La pléiadisation d’un écrivain de son vivant est, depuis les débuts de la collection dans les années 1930, une entreprise aussi rare - quinze auteurs en tout, de Gide à Jaccottet, en passant par Malraux, Claudel, Yourcenar, Gracq ou Kundera - que particulière. Impossible de mener à bien le chantier sans lui demander son aide, donc son autorisation. On se souvient encore de Saint-John Perse organisant, en 1972, sa "Pléiade" comme un tout fini, un monument à sa gloire, et n’hésitant pas, pour ce faire, à caviarder certaines lettres pas assez élogieuses…

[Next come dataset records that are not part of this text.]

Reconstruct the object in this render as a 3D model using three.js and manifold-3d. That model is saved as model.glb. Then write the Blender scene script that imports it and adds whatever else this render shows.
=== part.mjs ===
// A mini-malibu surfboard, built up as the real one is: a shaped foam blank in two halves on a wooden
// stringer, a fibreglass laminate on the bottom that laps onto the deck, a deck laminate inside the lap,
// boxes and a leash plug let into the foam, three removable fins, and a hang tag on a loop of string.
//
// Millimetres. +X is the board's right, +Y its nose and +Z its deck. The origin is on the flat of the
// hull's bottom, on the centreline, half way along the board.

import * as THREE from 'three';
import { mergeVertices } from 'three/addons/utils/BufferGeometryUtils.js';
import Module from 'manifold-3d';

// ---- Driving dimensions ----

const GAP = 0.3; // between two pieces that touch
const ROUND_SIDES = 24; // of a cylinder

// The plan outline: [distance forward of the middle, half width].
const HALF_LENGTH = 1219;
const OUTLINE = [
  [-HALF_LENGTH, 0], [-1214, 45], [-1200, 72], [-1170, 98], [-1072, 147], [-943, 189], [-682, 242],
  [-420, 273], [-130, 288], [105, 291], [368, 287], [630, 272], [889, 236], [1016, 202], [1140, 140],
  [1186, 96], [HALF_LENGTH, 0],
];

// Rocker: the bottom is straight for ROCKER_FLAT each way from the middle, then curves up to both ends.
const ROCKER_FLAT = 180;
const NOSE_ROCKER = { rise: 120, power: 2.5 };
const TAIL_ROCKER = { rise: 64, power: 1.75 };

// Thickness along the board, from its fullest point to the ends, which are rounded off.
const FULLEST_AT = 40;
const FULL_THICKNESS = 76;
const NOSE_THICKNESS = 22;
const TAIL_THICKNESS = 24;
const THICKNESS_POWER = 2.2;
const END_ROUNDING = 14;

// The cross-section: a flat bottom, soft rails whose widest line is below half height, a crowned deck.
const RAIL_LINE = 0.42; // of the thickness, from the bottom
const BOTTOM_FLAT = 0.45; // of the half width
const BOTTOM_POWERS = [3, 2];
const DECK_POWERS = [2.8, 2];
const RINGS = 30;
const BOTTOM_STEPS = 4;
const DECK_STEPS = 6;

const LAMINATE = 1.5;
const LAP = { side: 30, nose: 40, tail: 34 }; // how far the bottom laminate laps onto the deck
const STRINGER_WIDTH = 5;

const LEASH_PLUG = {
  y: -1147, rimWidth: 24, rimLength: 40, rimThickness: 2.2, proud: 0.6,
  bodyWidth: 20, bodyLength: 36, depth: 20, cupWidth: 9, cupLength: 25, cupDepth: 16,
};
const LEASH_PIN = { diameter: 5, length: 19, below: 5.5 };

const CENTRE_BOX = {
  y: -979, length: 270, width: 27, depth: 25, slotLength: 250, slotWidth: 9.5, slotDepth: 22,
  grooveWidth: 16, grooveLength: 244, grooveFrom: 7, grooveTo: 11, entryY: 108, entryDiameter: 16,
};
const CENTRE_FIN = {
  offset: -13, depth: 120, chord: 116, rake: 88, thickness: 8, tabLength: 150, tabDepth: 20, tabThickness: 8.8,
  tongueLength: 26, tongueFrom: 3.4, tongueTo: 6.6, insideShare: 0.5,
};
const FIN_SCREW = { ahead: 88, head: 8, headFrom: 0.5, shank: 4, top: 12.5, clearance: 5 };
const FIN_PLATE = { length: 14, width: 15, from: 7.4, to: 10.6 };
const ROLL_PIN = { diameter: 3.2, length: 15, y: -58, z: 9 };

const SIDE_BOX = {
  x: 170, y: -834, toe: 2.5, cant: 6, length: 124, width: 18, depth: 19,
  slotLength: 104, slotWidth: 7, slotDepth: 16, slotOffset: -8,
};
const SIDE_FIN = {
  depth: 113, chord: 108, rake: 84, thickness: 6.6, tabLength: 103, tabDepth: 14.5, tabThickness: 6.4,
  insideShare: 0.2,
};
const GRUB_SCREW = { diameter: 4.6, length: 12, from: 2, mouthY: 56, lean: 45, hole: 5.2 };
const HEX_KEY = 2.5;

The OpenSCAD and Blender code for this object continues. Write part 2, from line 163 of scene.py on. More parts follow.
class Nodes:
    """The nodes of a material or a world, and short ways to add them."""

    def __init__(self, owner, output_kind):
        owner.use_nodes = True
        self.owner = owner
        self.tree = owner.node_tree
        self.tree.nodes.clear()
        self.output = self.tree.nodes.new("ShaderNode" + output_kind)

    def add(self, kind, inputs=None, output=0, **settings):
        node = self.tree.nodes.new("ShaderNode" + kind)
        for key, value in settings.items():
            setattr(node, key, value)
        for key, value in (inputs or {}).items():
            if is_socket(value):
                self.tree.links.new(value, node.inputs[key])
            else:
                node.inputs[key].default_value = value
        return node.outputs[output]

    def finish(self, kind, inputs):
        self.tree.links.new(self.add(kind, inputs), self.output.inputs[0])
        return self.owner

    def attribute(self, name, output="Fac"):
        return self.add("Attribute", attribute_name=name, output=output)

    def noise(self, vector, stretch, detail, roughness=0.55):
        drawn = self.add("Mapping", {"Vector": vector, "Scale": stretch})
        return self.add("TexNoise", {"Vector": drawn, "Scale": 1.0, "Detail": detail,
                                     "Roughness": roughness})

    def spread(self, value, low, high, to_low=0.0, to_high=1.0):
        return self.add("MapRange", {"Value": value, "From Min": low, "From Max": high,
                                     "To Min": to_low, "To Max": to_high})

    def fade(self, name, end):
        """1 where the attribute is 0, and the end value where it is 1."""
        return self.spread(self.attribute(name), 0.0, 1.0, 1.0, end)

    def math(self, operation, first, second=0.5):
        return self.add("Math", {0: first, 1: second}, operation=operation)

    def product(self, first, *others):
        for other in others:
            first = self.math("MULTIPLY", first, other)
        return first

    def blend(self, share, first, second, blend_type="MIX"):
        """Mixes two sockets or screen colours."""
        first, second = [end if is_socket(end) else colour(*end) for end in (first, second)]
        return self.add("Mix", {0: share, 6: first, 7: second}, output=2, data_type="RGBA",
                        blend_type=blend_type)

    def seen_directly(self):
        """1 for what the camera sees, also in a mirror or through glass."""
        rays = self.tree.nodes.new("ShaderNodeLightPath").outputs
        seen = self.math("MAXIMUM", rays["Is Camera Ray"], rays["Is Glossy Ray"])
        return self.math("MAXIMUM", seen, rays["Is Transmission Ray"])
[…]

Rien de semblable, naturellement, chez l’écrivain suisse romand, né en 1925. Le maître d’ouvrage, José-Flore Tapy, chercheuse au Centre de recherches sur les lettres romandes de l’université de Lausanne, avait déjà travaillé avec Philippe Jaccottet pour l’édition de ses correspondances avec Gustave Roud et Giuseppe Ungaretti (dans "Les cahiers de la NRF"/Gallimard). Elle salue "la confiance" qu’il lui a accordée, ainsi qu’à son équipe, et aussi son "implication".
L’écrivain, dont la critique s’accorde à noter la "transparence" de l’écriture, sa simplicité apparente - fruit, ainsi que le démontrent les manuscrits montrés et étudiés ici pour la première fois, d’un énorme travail de correction, de réduction, d’élagage -, a ainsi souhaité que les avant-propos, préface, notes et notices de son volume ne soient jamais "jargonnants". Le lecteur lui en sait gré. D’autre part, c’est lui qui a décidé, son œuvre n’étant pas achevée puisqu’il est encore de ce monde, et une intégrale ayant nécessité plusieurs volumes, d’établir une sélection d’Œuvres, poésie et prose mêlées.
On n’y trouvera donc pas ses poèmes de jeunesse, sauf un, Requiem de 1947, dans les Appendices. Ni ses deux pièces de théâtre, Perceval et La lèpre (1944 et 1946), dont il ne reste aucune trace. Pas plus ses récits de voyage, l’autobiographique Cours de la Broye, ni ses essais critiques. L’écrivain a préféré privilégier la partie "création". Quant à son intervention, elle va jusqu’à des commentaires, glissés dans la chronologie fort détaillée, à quoi il tenait beaucoup. Par exemple, à propos de la disparition de son théâtre : "heureusement", dit Jaccottet.
Voilà donc, de L’effraie et des sonnets classicisants de 1953 jusqu’aux courtes pages inédites de Couleur de terre, écrites en 2009, un long parcours, résultat d’une féconde "expérience poétique", une œuvre-monde même si elle paraît en marge de l’autre, le "réel". Pas tant que cela, d’ailleurs. Même si l’entrée dans la "Pléiade" est comparée à un pas vers l’immortalité, Philippe Jaccottet n’en est pas dupe. Dans ses derniers écrits, il prend soin de saluer tous ses morts. Comme son ami le poète André du Bouchet, dans Truinas le 21 avril 2001, date de ses obsèques, texte paru en 2004. Hommage et méditation, et, transcendant toutes choses, la poésie : "La rencontre, à peu près impossible à dire, de la neige sur les fleurs commençant à s’ouvrir des pommiers ; touches de rose dans tout ce blanc. " J.-C. P.